6 Telltale Signs Your Debt Has Gotten Out of Control

Debt isn’t automatically a dirty word. Most Americans carry debt, and for many good reasons. Responsibly taking on debt and paying it off on time is an excellent way to build credit. Certain types of debt also help us achieve our goals, like financing an education or getting the keys to our dream home. In some regards, it’s useful to think of debt as a handy tool in your larger personal finance toolkit.

But left unchecked, debt can become dangerous. It’s easy to start falling behind on payments, accumulating late fees and interest as you go. Furthermore, certain kinds of debt carry a certain amount of risk from the get-go, like lines of credit with high interest rates, or auto loans for a vehicle that’s going to depreciate in value substantially the second you drive off the dealership lot. Suddenly, that tool you meant to use constructively becomes a weapon aimed directly at your financial well-being.

Here are six telltale signs your debt has gotten out of control, plus some solutions meant to help you get back on course.

Sign #1: You’ll “Figure It Out Next Month”

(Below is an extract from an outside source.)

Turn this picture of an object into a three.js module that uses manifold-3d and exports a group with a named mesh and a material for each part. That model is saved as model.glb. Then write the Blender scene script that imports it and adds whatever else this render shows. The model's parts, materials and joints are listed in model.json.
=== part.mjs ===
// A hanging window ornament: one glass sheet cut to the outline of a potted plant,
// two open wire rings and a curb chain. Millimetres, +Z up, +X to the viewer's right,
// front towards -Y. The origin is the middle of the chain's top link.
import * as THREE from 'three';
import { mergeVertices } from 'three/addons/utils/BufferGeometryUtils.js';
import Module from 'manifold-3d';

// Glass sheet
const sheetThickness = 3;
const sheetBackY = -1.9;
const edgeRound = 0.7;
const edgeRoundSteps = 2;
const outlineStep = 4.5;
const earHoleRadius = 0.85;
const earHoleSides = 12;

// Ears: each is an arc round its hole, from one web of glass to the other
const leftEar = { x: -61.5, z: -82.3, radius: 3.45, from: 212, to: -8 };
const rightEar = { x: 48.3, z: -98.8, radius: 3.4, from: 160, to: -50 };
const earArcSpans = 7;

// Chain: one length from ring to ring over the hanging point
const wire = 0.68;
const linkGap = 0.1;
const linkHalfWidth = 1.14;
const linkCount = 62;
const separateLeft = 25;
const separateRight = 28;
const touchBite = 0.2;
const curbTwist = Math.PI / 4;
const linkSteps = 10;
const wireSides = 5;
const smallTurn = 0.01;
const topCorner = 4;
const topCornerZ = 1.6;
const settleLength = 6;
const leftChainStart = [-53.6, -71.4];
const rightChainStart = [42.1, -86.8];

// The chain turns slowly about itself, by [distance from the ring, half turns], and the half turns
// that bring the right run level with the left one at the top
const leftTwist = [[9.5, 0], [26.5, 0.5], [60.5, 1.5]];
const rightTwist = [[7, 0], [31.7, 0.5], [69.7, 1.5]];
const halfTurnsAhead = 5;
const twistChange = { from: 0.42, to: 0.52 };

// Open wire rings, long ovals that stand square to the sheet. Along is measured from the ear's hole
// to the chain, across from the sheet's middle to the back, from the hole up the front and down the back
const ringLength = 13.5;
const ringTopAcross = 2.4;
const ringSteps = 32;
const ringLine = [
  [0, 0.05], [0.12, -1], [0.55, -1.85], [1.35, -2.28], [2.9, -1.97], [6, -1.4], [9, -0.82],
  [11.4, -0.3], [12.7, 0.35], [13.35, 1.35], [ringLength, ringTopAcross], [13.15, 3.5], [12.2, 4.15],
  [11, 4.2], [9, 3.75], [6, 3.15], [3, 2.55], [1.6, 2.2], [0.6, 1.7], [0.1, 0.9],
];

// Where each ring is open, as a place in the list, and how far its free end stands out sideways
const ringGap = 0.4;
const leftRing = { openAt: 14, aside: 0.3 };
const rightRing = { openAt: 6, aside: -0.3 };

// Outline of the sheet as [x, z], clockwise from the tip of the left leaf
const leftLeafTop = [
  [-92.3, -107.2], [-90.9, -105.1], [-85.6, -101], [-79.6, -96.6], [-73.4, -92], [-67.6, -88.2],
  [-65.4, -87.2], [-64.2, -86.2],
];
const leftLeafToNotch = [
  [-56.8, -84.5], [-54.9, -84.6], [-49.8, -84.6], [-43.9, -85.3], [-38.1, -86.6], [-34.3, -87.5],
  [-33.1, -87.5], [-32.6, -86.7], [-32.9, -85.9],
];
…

It’s very easy to put off dealing with debt for another day… week… month… and suddenly you’re much farther behind than you ever meant to be. If you’ve noticed yourself procrastinating, it’s time for a reality check. Commit to making time to sit down, go over your debts and come up with a strategy sooner rather than later.

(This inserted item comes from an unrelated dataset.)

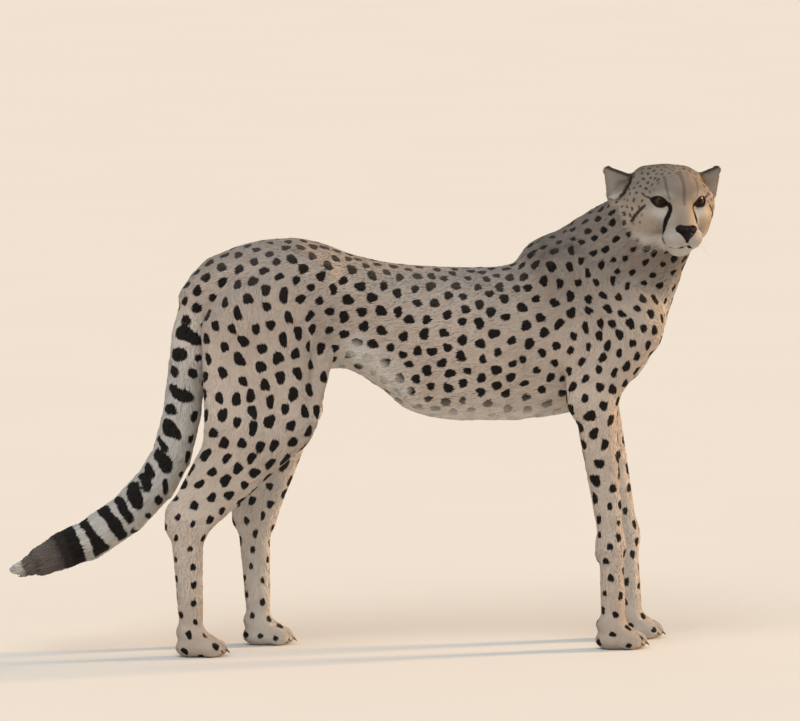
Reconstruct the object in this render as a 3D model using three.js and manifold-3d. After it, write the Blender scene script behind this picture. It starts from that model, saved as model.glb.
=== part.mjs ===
// A standing cheetah at life size: head turned back over the right shoulder line, tail hanging in a
// long curve behind, all four paws on one level floor. Millimetres, +X towards the chest, +Y to the
// animal's left, +Z up. The flesh is described by fields, which are functions that are negative
// inside the body, and each named part is a stack of rings pushed out to the surface of its field.
import * as THREE from "three";
import { mergeVertices } from "three/addons/utils/BufferGeometryUtils.js";
import Module from "manifold-3d";

const wasm = await Module();
wasm.setup();

// ---------------------------------------------------------------- driving sizes
const GAP = 0.3; // what parts that touch keep between them
const FLOOR_FLAT = 0; // level of the soles

// The trunk's outline: x along the spine, height of back and belly line, half width.
const TRUNK = [
  { x: -372, back: 655, belly: 594, half: 30 },
  { x: -345, back: 688, belly: 548, half: 52 },
  { x: -305, back: 711, belly: 514, half: 72 },
  { x: -255, back: 722, belly: 500, half: 82 },
  { x: -205, back: 724, belly: 497, half: 83 },
  { x: -155, back: 714, belly: 496, half: 78 },
  { x: -105, back: 696, belly: 492, half: 75 },
  { x: -50, back: 682, belly: 460, half: 82 },
  { x: 0, back: 675, belly: 422, half: 90 },
  { x: 60, back: 671, belly: 404, half: 96 },
  { x: 120, back: 669, belly: 400, half: 98 },
  { x: 180, back: 674, belly: 400, half: 94 },
  { x: 215, back: 696, belly: 403, half: 89 },
  { x: 250, back: 712, belly: 407, half: 83 },
  { x: 300, back: 716, belly: 418, half: 74 },
  { x: 350, back: 702, belly: 440, half: 65 },
  { x: 400, back: 668, belly: 480, half: 52 },
  { x: 428, back: 630, belly: 530, half: 34 },
];
const TRUNK_EGG = 0.14; // how much wider the trunk is above its middle than below

// Joints of the legs as [forward, outward from the midline, up].
const LEGS = {
  right: {
    side: -1,
    hip: [-292, 60, 596],
    knee: [-226, 82, 402],
    hock: [-404, 78, 232],
    hindPaw: [-388, 76, 0],
    scapula: [262, 58, 656],
    shoulder: [382, 70, 566],
    elbow: [304, 80, 440],
    wrist: [344, 74, 182],
    forePaw: [354, 72, 0],
  },
  left: {
    side: 1,
    hip: [-292, 60, 596],
    knee: [-198, 82, 402],
    hock: [-266, 78, 226],
    hindPaw: [-250, 76, 0],
    scapula: [266, 58, 656],
    shoulder: [394, 70, 566],
    elbow: [330, 80, 440],
    wrist: [392, 74, 182],
    forePaw: [406, 72, 0],
  },
};

// The tail's centreline and radius from root to tip.
const TAIL = [
  { at: [-340, 0, 650], radius: 37 },
  { at: [-368, -3, 616], radius: 36 },
  { at: [-386, -8, 560], radius: 34 },
  { at: [-396, -10, 484], radius: 33 },
  { at: [-404, -10, 417], radius: 33.5 },
  { at: [-421, -10, 349], radius: 34.5 },
  { at: [-448, -10, 300], radius: 35.5 },
  { at: [-499, -10, 246], radius: 35.5 },
  { at: [-564, -10, 202], radius: 34 },
  { at: [-604, -10, 186], radius: 31.5 },
  { at: [-644, -10, 168], radius: 25 },
  { at: [-676, -10, 154], radius: 14 },
  { at: [-702, -10, 149], radius: 5 },
];

// The head's own frame: origin midway between the eyes, +X out of the face, +Y left, +Z up.
const HEAD_AT = [459, -110, 790];
const HEAD_TURN = THREE.MathUtils.degToRad(-78);
const HEAD_NOD = THREE.MathUtils.degToRad(9);
const HEAD_ROLL = THREE.MathUtils.degToRad(-1.7);
const EYE = { at: [-8, 34.3, 0], radius: 14.5, outward: 22, lid: 2.4 };
// The gap between the lids: corners and the pulls of its two curves, as [outward, up] from the eye.
const LIDS = { inner: [-15, -2.4], upper: [-0.5, 16.7], outer: [14, 2.2], lower: [-0.5, -14.5] };
const MOUTH = [
  [48.8, 0.4, -64.8],
  [45.9, 8.6, -69.9],
  [37.3, 23.8, -71.3],
  [23.3, 30.3, -65.3],
  [8, 28.5, -57],
];
const LIP_SPLIT = [[51.2, 0, -52.4], [50.8, 0, -59.4], [48, 0, -66.5]];
const EARS = {
  right: { side: -1, at: [-79, 79, 7], lean: 45, outward: 26 },
  left: { side: 1, at: [-79, 75, 7], lean: 38, outward: 4 },
};
const EAR = { low: -29, high: 44, wide: 30, tip: 9, thin: 0.42, wall: 3.4 };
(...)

Sign #2: You’ve Lied About/Hidden Your Debt

There are many reasons people feel hesitant to admit the reality of their debt to others. Carrying debt can feel embarrassing or shameful. Many Americans feel pressure to “keep up with the Joneses” too.

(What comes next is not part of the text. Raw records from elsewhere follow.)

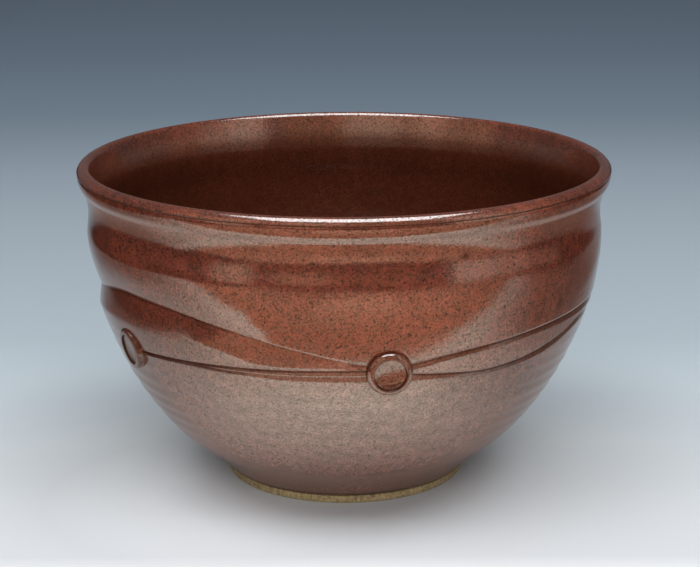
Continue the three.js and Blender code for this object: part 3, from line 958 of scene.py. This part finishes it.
def throwing_waves(angle, height):
    """Waves and throwing rings of the wall, in millimetres."""
    waves = sum(depth * noise_over(angle, height, across, upright) for depth, across, upright in WAVES)
    turns = height * 2 * pi / RING_GAP + RING_WANDER * waves
    rings = np.sin(turns) * np.exp(-(((height - RING_MIDDLE) / RING_SPREAD) ** 2))
    return waves + RING_DEPTH * rings


print("waves up to", WAVES[0][0], "mm and rings up to", RING_DEPTH, "mm deep")

# %% [markdown]
# ## The worked wall
# The outline from the wheel, the pressed flank, both folds and the waves add up to one radius at
# any angle and height. The relief fades out at the foot and at the rim joint, where the wall has
# to meet its round neighbours.

# %% Radius of the worked wall
FOOT_FADE_START = 6.0
FOOT_FADE = 10.0
RIM_FADE = 3.0


def wall_radius(angle, height):
    """Outer radius of the worked wall in millimetres."""
    relief = press_relief(angle, height) + throwing_waves(angle, height)
    relief += fold_relief(angle, height, UPPER_FOLD) + fold_relief(angle, height, LOWER_FOLD)
    off_foot = np.clip((height - FOOT_FADE_START) / FOOT_FADE, 0, 1)
    off_rim = np.clip((RIM_JOINT[1] - height) / RIM_FADE, 0, 1)
    return smooth_radius(height) + relief * (off_foot * off_rim)


crease_and_knee = wall_radius(np.array([-50.0, -50.0]), np.array([100.0, 87.0]))
print("crease and knee at -50 degrees are", crease_and_knee.round(2), "mm out")

# %% [markdown]
# ## Spinning the wall
# The outline is spun in 360 steps, which leaves no flats to be seen. A cylinder pushed into
# shape could be the start, but a drawn outline has its rows where they are wanted: a quarter
# of a millimetre apart where the folds will be, and wider elsewhere. Inside, the line of the
# outside is moved in by the wall's thickness. Underneath, the skin closes over the foot hollow.

# %% Spin the wall
BELT = (66.0, 106.0)
ROWS = [
    (5.0, BELT[0], 1.5), (BELT[0], 74.0, 0.8), (74.0, 80.0, 0.25), (80.0, 87.0, 0.7),
    (87.0, 93.0, 0.25), (93.0, BELT[1], 0.8), (BELT[1], RIM_JOINT[1], 1.0),
]
FOOT_HOLLOW = (46.0, 7.0)
FLOOR_EASE = 12.0

row_heights = [FOOT_GLAZE_LINE[1]]
for start, end, gap in ROWS:
    row_heights += list(np.arange(start, end, gap))
row_heights.append(RIM_JOINT[1])
outside = [Vector((float(smooth_radius(height)), float(height))) for height in row_heights]


def offset_in(line, distance):
    """The line moved square to itself towards the inside of the bowl."""
    moved = []
    for i, point in enumerate(line):
        way = (line[min(i + 1, len(line) - 1)] - line[max(i - 1, 0)]).normalized()
        moved.append(Vector((point.x - way.y * distance, point.y + way.x * distance)))
    return moved


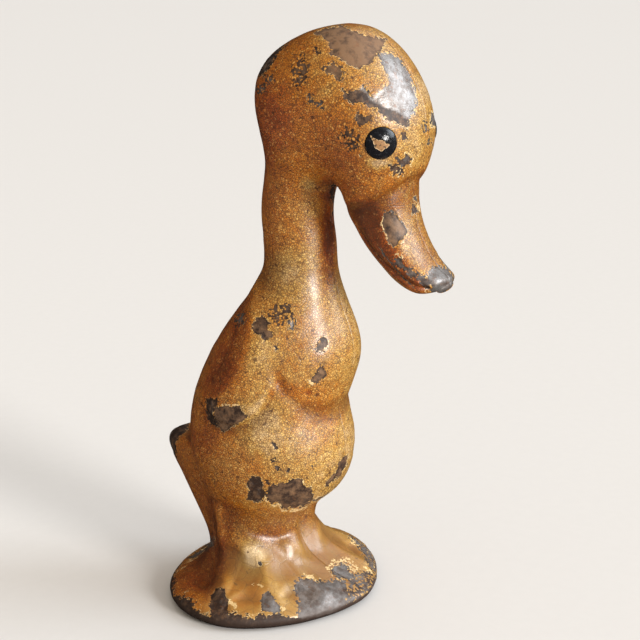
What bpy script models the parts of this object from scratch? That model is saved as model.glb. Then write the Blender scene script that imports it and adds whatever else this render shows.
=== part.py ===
"""Cast iron duckling: two hollow half castings closed by one screw, with a domed stud for each eye.

The duckling stands on its base at z = 0, faces -Y and has its right side at -X. The origin is the middle
of its length and width, on the floor. Sizes are in millimetres until a mesh is made.

The skin is a loft through oval ribs. A rib is drawn on the line from a front point to a back point of the
plane of symmetry, both given as (forward, height). In the base, body and neck the ribs lie flat; in the head
they fan out about the throat; in the bill they run from its underside to its top.
"""

import math
from dataclasses import dataclass

import bmesh
import bpy
import numpy as np
from mathutils import Matrix
from mathutils import Vector

MM = 0.001

# Castings
SEAM_GAP = 0.3
CLEARANCE = 0.3
WALL = 4.6
FLOOR = 5.0
SOLID_FACE = 0.6

# Joining screw, put in from the left side
SCREW_FORWARD = -1.0
SCREW_HEIGHT = 31.0
SCREW_SPOT = (SCREW_FORWARD, 0.0, SCREW_HEIGHT)
SCREW_RADIUS = 2.0
SCREW_REACH = 9.0
SCREW_HEAD_RADIUS = 3.7
SCREW_HEAD_DEPTH = 2.2
SCREW_HEAD_SINK = 0.5
SCREW_RIM = 0.4
SLOT_WIDTH = 0.9
SLOT_DEPTH = 0.9
SCREW_POINT = 0.5
BOSS_WALL = 2.8
BOSS_HALF_LENGTH = 40.0
CUTTER_OVERRUN = 6.0

# Locating pegs on the right half, in sockets of the left half
PEG_RADIUS = 1.2
PEG_LENGTH = 2.2
BACK_PEG_RIBS = (12.0, 24.0)
FRONT_PEG_RIBS = (15.0,)

# Eye studs, placed by ribs above the bill and by degrees of turn from the front line
EYE_ABOVE_BILL = 0.9
EYE_TURN = 116.0
EYE_RADIUS = 3.4
EYE_DOME = 1.9
EYE_SEAT = 1.0
EYE_SHANK_RADIUS = 1.3
EYE_SHANK_LENGTH = 2.4

# Reliefs of the skin
TAIL_REACH = 10.2
TAIL_LIFT = 0.26
TAIL_HEIGHT = 26.4
TAIL_WIDTH = 12.5
TAIL_ABOVE = 6.8
TAIL_BELOW = 18.5
TAIL_FULLNESS = 2.3
TAIL_ROOT = 3.0
TAIL_ROOT_SPAN = 9.0
WING_TOP = (7.2, 67.0)
WING_TIP = (-2.2, 42.0)
WING_REAR = 4.6
WING_FORE = 6.6
WING_FORE_TAPER = 1.6
WING_RISE = 1.9
WING_TILT = 0.04
WING_EDGE = 1.2
WING_ROUND_FROM = 0.72
WING_FADE_MIDDLE = 0.36
WING_FADE_SPAN = 0.5
WING_CLEAR_OF_SEAM = 4.0
VALLEY_HEIGHT = 43.4
VALLEY_CLIMB = 8.6
VALLEY_REACH = 7.5
VALLEY_FRONT = 16.6
VALLEY_DEPTH = 0.6
VALLEY_WIDTH = 2.4
VALLEY_END = 8.6
VALLEY_FADE = 1.8
LEG_GROOVE_DEPTH = 1.7
LEG_GROOVE_WIDTH = 2.4
LEG_GROOVE_FOOT = 9.0
LEG_GROOVE_TOP = 20.0
LEG_GROOVE_FADE = 3.0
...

But if you find yourself directly lying to a loved one about the existence of debt or the amount you’re carrying, it’s a sign the situation has gone too far. This is especially true if you’re lying to a romantic partner, business partner or someone else affected by your finances.

Sign #3: You’re Missing Minimum Payments

Most lines of credit offer borrowers the option to repay a minimum amount each month, either a low flat fee or a small percentage of the total outstanding balance. The upside is that doing so will keep late fees at bay. The downside is that paying only the minimum does nothing to stop interest from building. If you’re consistently missing even this minimum requirement, it’s time to take action.

Sign #4: Credit Cards Are Your Emergency Fund

Emergencies are often unfair, but they happen to the best of us. Without a sufficient emergency fund tucked away, people fall back on credit cards to cover unexpected costs.

Does this sound like you? It’s a very common situation in America. Many people who eventually decided to try an elimination strategy like debt settlement describe falling thousands into debt after an unexpected life event like a divorce, death in the family, layoff, medical incident, etc. Dozens upon dozens of Freedom Debt Relief reviews cite having to put emergency expenses on credit as one contributing factor to overwhelming debt, which is why these consumers eventually decided to seek assistance through debt settlement.

Although we can’t stop these costly events from happening, we can do our best to prepare ahead of time and proactively get out of debt after the fact.

Sign #5: It’s Hard to Keep Your Debts Organized

Starting to lose track of how much you owe and to whom? This is a classic indicator you’re getting in over your head. Disorganization makes it all too easy for debts to slip through the cracks, worsening your financial woes.

A system for organization is a must, as is addressing debts as they come rather than letting the statements sit unopened until they’re past due. Staying in denial can be tempting, but it’ll only prolong the process.

Sign #6: Your Debt-to-Income Ratio Is High

Here’s how to find your debt-to-income ratio: Divide all your monthly debt payments by your gross monthly income. A high ratio makes you risky in the eyes of lenders; if your ratio exceeds 43 percent, you’ll have a tougher time getting a mortgage. Many experts recommend keeping your DTI below 36 percent. If you crunch the numbers and find that your DTI is high, it’s important to keep lowering your debts.

Has your debt gotten out of control? If any of these six signs apply to you, it’s time to explore your options for reducing and eliminating the amount you owe.